Son Nguyen, Hung Phan, Trinh Le, Tien N. Nguyen. ICSE 2020

[Preprint]    
naming

Misleading names of the methods in a project or the APIs in a software library confuse developers about program functionality and API usages, leading to API misuses and defects. In this paper,we introduce MNire, a machine learning approach to check the consistency between the name of a given method and its implementation. MNire first generates a candidate name and compares the current name against it. If the two names are sufficiently similar, we consider the method as consistent. To generate the method name, we draw our ideas and intuition from an empirical study on the nature of method names in a large dataset. Our key finding is that high proportions of the tokens of method names can be found in the three contexts of a given method including its body, the interface (the method’s parameter types and return type), and the enclosing class’ name. Even when such tokens are not there, MNire uses the contexts to predict the tokens due to the high likelihoods of their co-occurrences. Our unique idea is to treat the name generation as an abstract summarization on the tokens collected from the names of the program entities in the three above contexts.

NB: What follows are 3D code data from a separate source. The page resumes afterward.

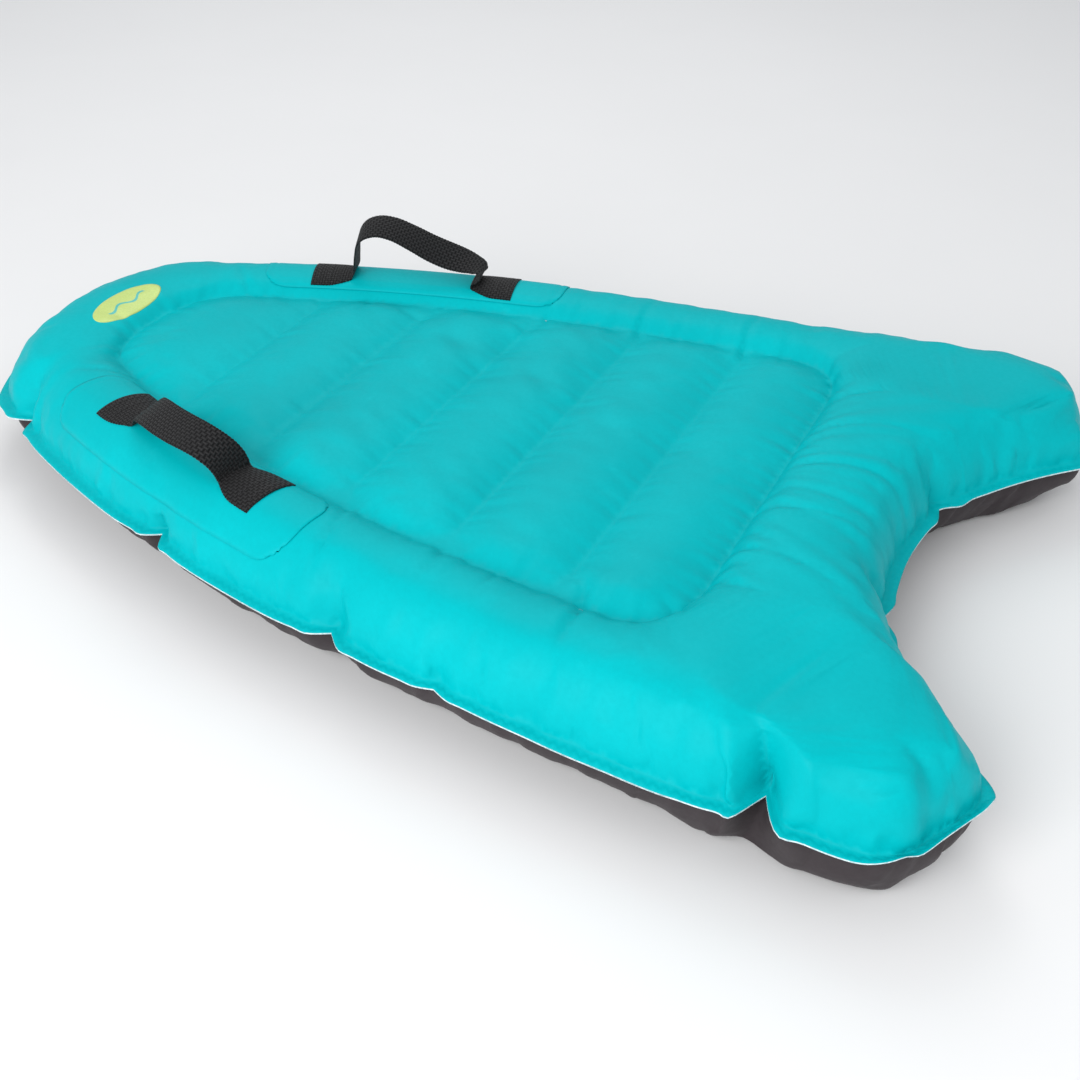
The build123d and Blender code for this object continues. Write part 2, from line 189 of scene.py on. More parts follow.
def offset_loop(loop, distance):
    """A closed loop moved outwards."""
    tangent = unit_rows(np.roll(loop, -1, 0) - np.roll(loop, 1, 0))
    return loop + distance * np.stack([tangent[:, 1], -tangent[:, 0]], 1)


def to_flat(points):
    """Where a point of the inflated panel lies in the flat sheet."""
    points = np.asarray(points, float)
    spare = PANEL_STRETCH * np.clip(points[..., 0], TAIL_X, NOSE_X)
    return np.stack([points[..., 0] + spare, points[..., 1]], -1)


def from_flat(points):
    """Where a point of the flat sheet lies in the inflated panel."""
    x = points[..., 0]
    inner = x / (1 + PANEL_STRETCH)
    behind = np.where(inner < TAIL_X, x - PANEL_STRETCH * TAIL_X, inner)
    x = np.where(inner > NOSE_X, x - PANEL_STRETCH * NOSE_X, behind)
    return np.stack([x, points[..., 1]], -1)


# ---------------- weld lines of the panel
PANEL_INSET = FLANGE + TUBE_R + math.sqrt(TUBE_R**2 - WELD_H**2)


def panel_half():
    """The left half of the panel's weld line, nose to tail, on the inflated board."""
    outer = half_outline(INFLATED)
    tangent = unit_rows(np.gradient(outer, axis=0))
    inner = outer + PANEL_INSET * np.stack([-tangent[:, 1], tangent[:, 0]], 1)
    keep = (inner[:, 0] < NOSE_X) & (inner[:, 0] > TAIL_X) & (inner[:, 1] > 0)
    run = np.where(keep)[0]
    side = inner[run[0] : run[-1] + 1]
    side = side[(side[:, 0] < NOSE_X) & (side[:, 0] > TAIL_X)]
    nose = np.linspace((NOSE_X, 0), (NOSE_X, side[0, 1]), 30)
    tail = np.linspace((TAIL_X, side[-1, 1]), (TAIL_X, 0), 60)
    side = np.concatenate([[nose[-1]], side, [tail[0]]])
    nose, side = rounded(nose, side, PANEL_ROUNDS[0])
    side, tail = rounded(side, tail, PANEL_ROUNDS[1])
    return np.concatenate([nose, side, tail])


def split_run(points, low_x, high_x):
    """The points of a curve between two stations."""
    inside = (points[:, 0] >= low_x) & (points[:, 0] <= high_x)
    return points[inside]


def weld_lines():
    """Every weld line of the panel, on the inflated board: nose, sides, tail and across."""
    half = panel_half()
    lines = []
    nose = half[half[:, 0] > CROSS_X[0] + WELD_GAP]
    tail = half[half[:, 0] < CROSS_X[-1] - WELD_GAP / 2]
    lines.append(np.concatenate([nose[::-1] * (1, -1), nose[1:]]))
    lines.append(np.concatenate([tail, tail[::-1][1:] * (1, -1)]))
    for front, rear in zip(CROSS_X, CROSS_X[1:]):
        run = split_run(half, rear + WELD_GAP, front)
        lines += [run, run * (1, -1)]
    for x in CROSS_X:
        reach = float(np.interp(-x, -half[:, 0], half[:, 1])) - WELD_GAP
        lines.append(np.array([(x, -reach), (x, reach)]))
    return lines


def weld_runs(spacing):
    """The weld lines with points a mesh edge apart."""
    return [resample(w, max(2, round(length_of(w) / spacing) + 1)) for w in weld_lines()]


# ---------------- flat pattern mesh
def nearest(points, curve):
    """Index of and distance to the nearest vertex of curve for each point."""
    index = np.empty(len(points), int)
    distance = np.empty(len(points))
    for i in range(0, len(points), 500):
        d = np.hypot(*(points[i : i + 500, None] - curve[None]).transpose(2, 0, 1))
        index[i : i + 500] = d.argmin(1)
        distance[i : i + 500] = d.min(1)
    return index, distance


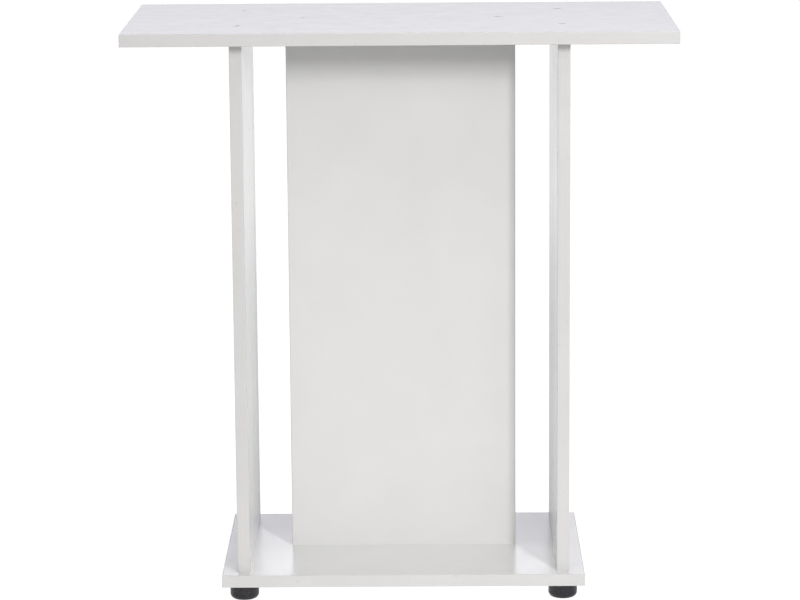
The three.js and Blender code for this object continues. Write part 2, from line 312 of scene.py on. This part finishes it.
def brass_material():
    """Plain turned brass, a little dulled."""
    material, tree, shader, place = new_material("brass_insert")
    cloud = noise(tree, place, 400, detail=4)
    colour = ramp(tree, cloud, [(0.3, (0.55, 0.41, 0.17)), (0.7, (0.70, 0.55, 0.27))])
    rough = spread(tree, noise(tree, place, 900, detail=3), 0.30, 0.45)
    marks = bump(tree, noise(tree, place, 1500, detail=2), 0.00002, 0.4)
    feed(tree, shader, Base_Color=colour, Roughness=rough, Normal=marks)
    shader.inputs["Metallic"].default_value = 1.0
    return material


def beech_material():
    """Bare beech with its long grain and short dark flecks."""
    material, tree, shader, place = new_material("beech")
    grain = noise(tree, place, 260, detail=5, stretch=(1, 1, 0.12))
    colour = ramp(tree, grain, [(0.3, (0.56, 0.38, 0.22)), (0.7, (0.72, 0.54, 0.35))])
    fleck = spread(tree, noise(tree, place, 900, detail=2, stretch=(1, 1, 0.2)), 0.0, 0.6, 0.6, 0.72)
    colour = mix_colour(tree, fleck, colour, (0.36, 0.21, 0.11))
    rough = spread(tree, grain, 0.65, 0.85)
    relief = bump(tree, grain, 0.00008, 0.6)
    feed(tree, shader, Base_Color=colour, Roughness=rough, Normal=relief)
    return material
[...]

We conducted several experiments to evaluate MNire in method name consistency checking and in method name recommending on large datasets with +14M methods. In detecting inconsistency method names, MNire improves the state-of-the-art approach by 10.4% and 11% relatively in recall and precision, respectively. In method name recommendation, MNire improves relatively over the state-of-the-art technique, code2vec, in both recall (18.2% higher) and precision (11.1% higher). To assess MNire’s usefulness, we used it to detect inconsistent methods and suggest new names in several active, GitHub projects. We made 50 pull requests (PRs) and received 42 responses. Among them, five PRs were merged into the main branch, and 13 were approved for later merging. In total, in 31/42 cases, the developer teams agree that our suggested names are more meaningful than the current names, showing MNire’s usefulness.